SALVADOR - Um novo plano para a erradicação do câncer de colo do útero, a partir da vacinação contra o papilomavírus humano (HPV), tem levado médicos a defenderem a dose única da vacina contra o vírus para aumentar a cobertura vacinal.
O plano, divulgado recentemente pela Organização Mundial da Saúde (OMS), considera uma diminuição de doses da vacina para crianças e adolescentes. Em contrapartida, aumenta-se o alcance entre a população-alvo do esquema vacinal.
No Brasil, a aplicação da vacina contra HPV é feita em duas doses para crianças e adolescentes entre 9 e 14 anos. No Sistema Único de Saúde (SUS), o imunizante é distribuído gratuitamente e previne infecções para os tipos mais frequentes de HPV: 6, 11, 16 e 18 (quadrivalente). Nas clínicas privadas de vacinação, é aplicada a HPV nonavalente, recentemente disponibilizada no País e com a formulação de cinco tipos adicionais do vírus, em comparação com a que está no SUS.
"Os países que estão colocando a dose única são todos usando a nonavalente. O fato de ser nona ou quadri não muda (a recomendação do número de doses). O que muda é: nós temos segurança para introduzir a dose única de HPV, independente da vacina que a gente vai fazer?", questionou a médica infectologista Rosana Richtmann, do Instituto de Infectologia Emilio Ribas (SP), em palestra que ministrou ontem durante o 23º Congresso Brasileiro de Infectologia, em Salvador.
Ela é coautora do artigo HPV vaccination programs in LMIC: is it time to optimize schedules and recommendations?, publicado recentemente no Jornal de Pediatria. O texto revisa estudos sobre a eficiência da dose única contra HPV nas diferentes faixas etárias e aplicabilidade dessa nova recomendação da OMS. O trabalho observou resultados positivos, na literatura científica, sobre os efeitos da dose única em programas de vacinação.
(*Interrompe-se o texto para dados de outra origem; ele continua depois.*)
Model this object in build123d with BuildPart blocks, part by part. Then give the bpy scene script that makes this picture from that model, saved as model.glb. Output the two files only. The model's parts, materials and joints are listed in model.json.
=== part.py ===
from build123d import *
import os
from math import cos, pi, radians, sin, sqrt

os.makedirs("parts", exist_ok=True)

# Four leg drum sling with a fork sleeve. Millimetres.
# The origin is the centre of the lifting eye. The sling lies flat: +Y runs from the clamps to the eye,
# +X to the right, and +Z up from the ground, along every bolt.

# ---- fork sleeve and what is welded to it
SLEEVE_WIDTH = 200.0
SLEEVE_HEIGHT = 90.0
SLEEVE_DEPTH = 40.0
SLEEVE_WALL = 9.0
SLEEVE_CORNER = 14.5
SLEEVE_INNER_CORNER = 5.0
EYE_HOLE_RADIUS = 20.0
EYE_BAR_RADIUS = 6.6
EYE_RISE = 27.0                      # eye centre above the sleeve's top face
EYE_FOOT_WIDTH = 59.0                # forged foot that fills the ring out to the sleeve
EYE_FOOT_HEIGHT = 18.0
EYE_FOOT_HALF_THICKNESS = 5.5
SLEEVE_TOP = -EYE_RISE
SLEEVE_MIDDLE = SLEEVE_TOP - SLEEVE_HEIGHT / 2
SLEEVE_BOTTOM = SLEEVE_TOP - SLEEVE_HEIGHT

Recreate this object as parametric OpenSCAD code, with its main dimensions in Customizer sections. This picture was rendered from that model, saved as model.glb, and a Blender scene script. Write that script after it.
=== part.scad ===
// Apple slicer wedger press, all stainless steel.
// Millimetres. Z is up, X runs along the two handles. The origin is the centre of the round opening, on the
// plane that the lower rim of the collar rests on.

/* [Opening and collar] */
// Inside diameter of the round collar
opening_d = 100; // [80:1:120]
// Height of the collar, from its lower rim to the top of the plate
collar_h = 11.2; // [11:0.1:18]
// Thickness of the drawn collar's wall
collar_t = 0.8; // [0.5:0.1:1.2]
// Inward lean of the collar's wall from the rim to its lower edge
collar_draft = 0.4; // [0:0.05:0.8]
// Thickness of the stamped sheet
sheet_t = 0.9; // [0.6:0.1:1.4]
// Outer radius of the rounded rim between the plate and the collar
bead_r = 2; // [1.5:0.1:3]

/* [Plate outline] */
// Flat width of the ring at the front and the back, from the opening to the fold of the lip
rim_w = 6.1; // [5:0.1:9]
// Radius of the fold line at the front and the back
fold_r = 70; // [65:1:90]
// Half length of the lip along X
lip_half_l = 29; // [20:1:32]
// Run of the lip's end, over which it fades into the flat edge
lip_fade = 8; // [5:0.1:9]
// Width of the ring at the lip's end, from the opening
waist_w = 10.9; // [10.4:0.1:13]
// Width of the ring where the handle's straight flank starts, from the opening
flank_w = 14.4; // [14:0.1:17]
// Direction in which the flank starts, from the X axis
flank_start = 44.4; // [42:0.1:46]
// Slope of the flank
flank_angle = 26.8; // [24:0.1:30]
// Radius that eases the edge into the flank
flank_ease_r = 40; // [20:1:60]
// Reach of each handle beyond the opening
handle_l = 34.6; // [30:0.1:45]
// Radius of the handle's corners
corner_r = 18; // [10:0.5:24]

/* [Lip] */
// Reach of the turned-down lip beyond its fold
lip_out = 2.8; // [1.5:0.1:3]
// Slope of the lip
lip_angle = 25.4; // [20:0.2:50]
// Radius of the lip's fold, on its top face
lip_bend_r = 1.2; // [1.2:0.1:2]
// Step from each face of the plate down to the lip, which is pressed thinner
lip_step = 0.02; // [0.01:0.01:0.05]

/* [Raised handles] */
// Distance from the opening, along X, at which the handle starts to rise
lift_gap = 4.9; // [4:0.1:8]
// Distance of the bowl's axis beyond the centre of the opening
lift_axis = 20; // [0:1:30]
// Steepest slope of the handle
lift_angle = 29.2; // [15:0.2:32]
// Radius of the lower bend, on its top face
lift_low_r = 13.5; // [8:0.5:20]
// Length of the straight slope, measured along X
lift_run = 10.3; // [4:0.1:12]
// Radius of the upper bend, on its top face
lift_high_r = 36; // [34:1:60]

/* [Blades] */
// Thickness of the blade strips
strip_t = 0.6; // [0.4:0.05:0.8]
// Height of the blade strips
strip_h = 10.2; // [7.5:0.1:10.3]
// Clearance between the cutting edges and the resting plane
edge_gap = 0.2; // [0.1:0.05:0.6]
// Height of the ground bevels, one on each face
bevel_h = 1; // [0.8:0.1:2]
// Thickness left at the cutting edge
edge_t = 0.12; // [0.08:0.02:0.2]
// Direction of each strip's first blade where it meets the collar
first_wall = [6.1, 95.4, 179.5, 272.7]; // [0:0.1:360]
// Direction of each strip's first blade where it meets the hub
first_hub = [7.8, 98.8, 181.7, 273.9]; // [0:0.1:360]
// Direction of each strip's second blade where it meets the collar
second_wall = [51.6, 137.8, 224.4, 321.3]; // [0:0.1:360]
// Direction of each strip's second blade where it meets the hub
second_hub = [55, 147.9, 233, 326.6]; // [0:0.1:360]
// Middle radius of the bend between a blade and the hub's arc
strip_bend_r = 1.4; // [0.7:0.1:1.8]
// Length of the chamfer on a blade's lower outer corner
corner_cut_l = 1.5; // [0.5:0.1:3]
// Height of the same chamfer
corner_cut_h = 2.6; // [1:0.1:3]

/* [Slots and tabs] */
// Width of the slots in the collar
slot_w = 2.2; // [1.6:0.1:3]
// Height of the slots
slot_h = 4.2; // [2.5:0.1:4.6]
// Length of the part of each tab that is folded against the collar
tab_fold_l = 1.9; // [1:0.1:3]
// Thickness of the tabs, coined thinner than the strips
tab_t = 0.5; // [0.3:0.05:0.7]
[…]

"A partir dos estudos, estou cada vez mais convencida de que a gente, fazendo seguimento (acompanhamento) dessas meninas, faça dose única com a vacina que há hoje no Brasil. Assim, eu também ampliaria a faixa etária, colocaria mais gente sobre proteção e deixaria a dose única, desde que se faça acompanhamento (de quem recebeu o imunizante)", destacou Rosana.
ESTRATÉGIA
Segundo a OMS, adotar a dose única como estratégia pode ser um importante passo para aumentar as coberturas e proporcionar a proteção para um número maior de meninas que não têm acesso à imunização contra o HPV.
Com essa iniciativa, médicos acreditam que é possível favorecer o controle de doenças relacionadas ao HPV e, com isso, ter um impacto real e definitivo na mortalidade pelo câncer de colo do útero.
BAIXA COBERTURA
O HPV é um vírus que causa infecções sexualmente transmissíveis, provoca verrugas em tecidos orais e genitais e, dependendo do tipo do vírus, pode causar câncer, como os de colo do útero, vulva, vagina, pênis e canal anal.
A vacina contra o HPV é aplicada no sistema público de saúde, com foco principalmente em pessoas que ainda não iniciaram a vida sexual.
No Brasil, a adesão à vacina de HPV é baixa: não alcança o nível recomendado pela OMS, de 90% entre nove e 14 anos.
Segundo um estudo da Fundação do Câncer, com dados de 2013 a 2020, 76% do público-alvo tomaram a primeira dose e apenas 56% tomaram as duas doses previstas no esquema vacinal brasileiro. Em relação aos meninos, os números são ainda menores, com apenas 52% vacinados com a primeira dose em 2022.
SINTOMAS DO HPV
A infecção pelo HPV não apresenta sintomas na maioria das pessoas. Em alguns casos, o HPV pode ficar latente de meses a anos, sem manifestar sinais (visíveis a olho nu), ou apresentar manifestações subclínicas (não visíveis a olho nu).
As primeiras manifestações da infecção pelo HPV surgem entre dois e oito meses após a infecção, mas pode demorar até 20 anos para aparecer algum sinal.
COMO DETECTAR
O diagnóstico do HPV é atualmente realizado por meio de exames clínicos e laboratoriais, dependendo do tipo de lesão, se clínica ou subclínica.
O exame preventivo contra o HPV, o Papanicolau, é o mais comum para identificar de lesões precursoras do câncer de colo do útero. Esse exame ajuda a detectar células anormais no revestimento do colo do útero, que podem ser tratadas antes de se tornarem câncer.
O exame não é capaz de diagnosticar a presença do vírus. No entanto, é considerado o melhor método para detectar câncer de colo do útero e suas lesões precursoras.
Quando essas alterações que antecedem o câncer são identificadas e tratadas, é possível prevenir quase todos os casos. Por isso, é muito importante que as mulheres façam o exame de Papanicolau regularmente.